START Given material
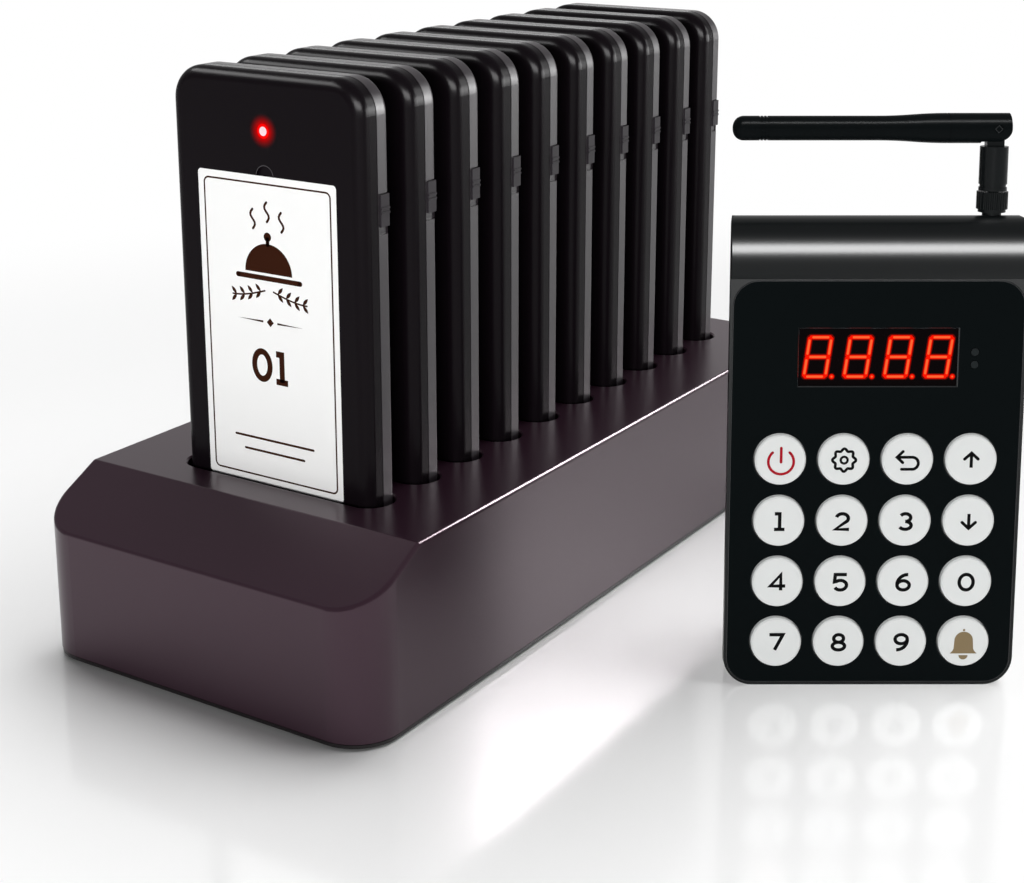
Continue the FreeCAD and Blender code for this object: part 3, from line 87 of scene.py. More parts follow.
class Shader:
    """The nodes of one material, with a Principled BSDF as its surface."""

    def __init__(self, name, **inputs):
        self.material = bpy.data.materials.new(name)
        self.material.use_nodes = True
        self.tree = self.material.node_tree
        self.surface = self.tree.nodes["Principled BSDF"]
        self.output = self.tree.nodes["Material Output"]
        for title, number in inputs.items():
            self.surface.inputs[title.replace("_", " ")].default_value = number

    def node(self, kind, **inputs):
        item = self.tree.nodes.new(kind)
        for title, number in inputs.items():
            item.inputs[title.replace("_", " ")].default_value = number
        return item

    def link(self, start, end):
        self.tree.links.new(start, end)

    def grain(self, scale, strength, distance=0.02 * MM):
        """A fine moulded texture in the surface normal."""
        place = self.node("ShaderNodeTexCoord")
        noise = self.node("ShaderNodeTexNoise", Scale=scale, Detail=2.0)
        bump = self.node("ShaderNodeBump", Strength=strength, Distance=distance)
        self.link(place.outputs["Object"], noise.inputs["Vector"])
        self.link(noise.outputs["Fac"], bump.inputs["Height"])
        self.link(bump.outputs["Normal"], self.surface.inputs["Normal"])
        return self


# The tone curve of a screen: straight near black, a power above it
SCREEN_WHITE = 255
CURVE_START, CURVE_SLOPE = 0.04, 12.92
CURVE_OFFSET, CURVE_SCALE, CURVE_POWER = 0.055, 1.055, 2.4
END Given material
Take the material above and return all of it exactly.

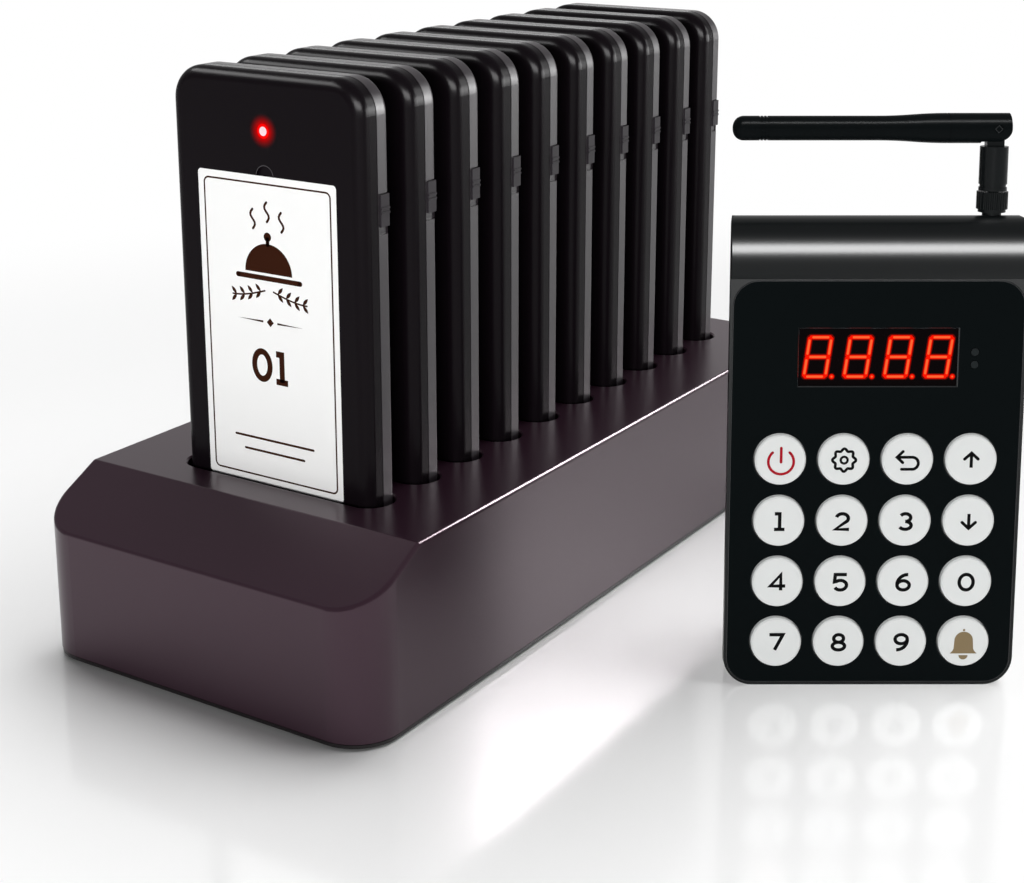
Continue the FreeCAD and Blender code for this object: part 3, from line 87 of scene.py. More parts follow.
class Shader:
    """The nodes of one material, with a Principled BSDF as its surface."""

    def __init__(self, name, **inputs):
        self.material = bpy.data.materials.new(name)
        self.material.use_nodes = True
        self.tree = self.material.node_tree
        self.surface = self.tree.nodes["Principled BSDF"]
        self.output = self.tree.nodes["Material Output"]
        for title, number in inputs.items():
            self.surface.inputs[title.replace("_", " ")].default_value = number

    def node(self, kind, **inputs):
        item = self.tree.nodes.new(kind)
        for title, number in inputs.items():
            item.inputs[title.replace("_", " ")].default_value = number
        return item

    def link(self, start, end):
        self.tree.links.new(start, end)

    def grain(self, scale, strength, distance=0.02 * MM):
        """A fine moulded texture in the surface normal."""
        place = self.node("ShaderNodeTexCoord")
        noise = self.node("ShaderNodeTexNoise", Scale=scale, Detail=2.0)
        bump = self.node("ShaderNodeBump", Strength=strength, Distance=distance)
        self.link(place.outputs["Object"], noise.inputs["Vector"])
        self.link(noise.outputs["Fac"], bump.inputs["Height"])
        self.link(bump.outputs["Normal"], self.surface.inputs["Normal"])
        return self


# The tone curve of a screen: straight near black, a power above it
SCREEN_WHITE = 255
CURVE_START, CURVE_SLOPE = 0.04, 12.92
CURVE_OFFSET, CURVE_SCALE, CURVE_POWER = 0.055, 1.055, 2.4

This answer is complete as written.